Hooray for gender equality!
Read the paper (it’s open access!) if you are interested in the statistics. If it really bothers you that the y-axis on the bar graph of salary doesn’t start at zero, send a friendly email to the authors. One thing that talking about this piece of work has taught me? Physical scientists can be really nasty about social science:
“This just seems to cast doubt on the scientific rigor of gender studies. If women social scientists are behind these studies and this is how women do science, maybe this is why women are not in the higher levels of physical sciences and engineering.”
(in comments on this assessment of the paper).
So yes, it is only one study. It has limitations. It does not contain the wavefunction of the universe, nor any discussion of what you would do with it if you had it…
What it is, is consistent. With studies on the effect of race: Are Emily and Greg More Employable than Lakisha and Jamal?; and on the effect of gender on employment outside science: Constructed Criteria: Redefining Merit to Justify Discrimination.
There’s a lot more literature out there, if you start looking.

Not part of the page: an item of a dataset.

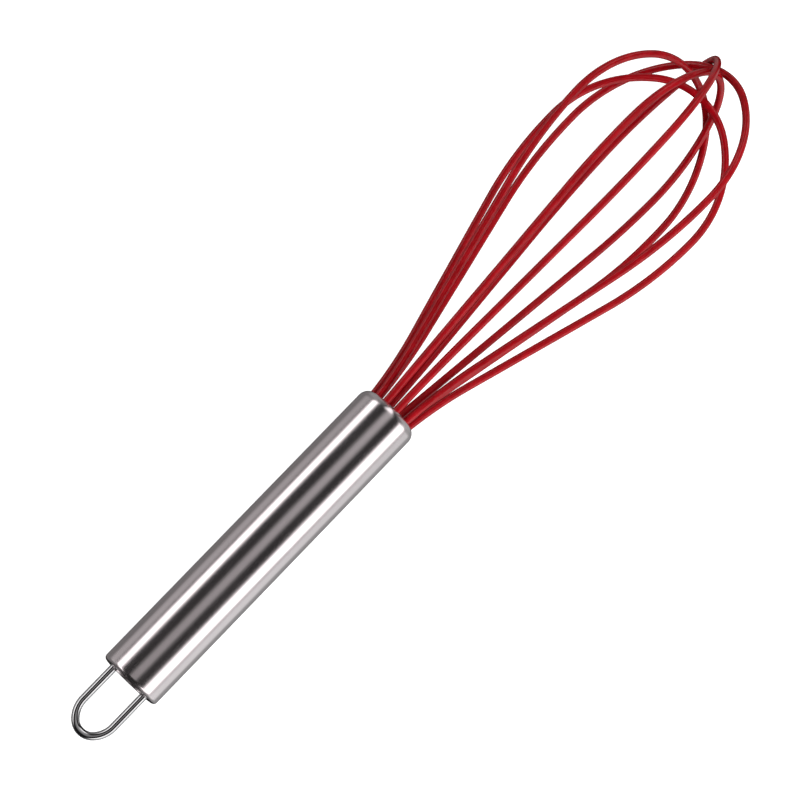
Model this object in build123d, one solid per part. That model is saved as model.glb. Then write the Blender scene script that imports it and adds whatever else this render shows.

Most of the studies are done on postgraduate students who participate in these studies for credit in their programmes, which is why it is significant that the PNAS paper demonstrates bias in actual people who make actual hiring decisions. But what struck me about the second of these papers, was a small detail: the title refers to the fact that when hiring a police chief, the male candidate is preferred, but the criteria which are assessed as being important for the job change depending on whether the candidate is male or female, in order to justify the decision. If the participants are asked to state clearly their criteria for the job beforehand, a significant part of the bias goes away.
Then there is this:
Participants who rate themselves as highly objective exhibit a significant amount of bias.
Participants who rate themselves as not so objective appear to make relatively unbiased judgements.
The value of self-awareness, anyone?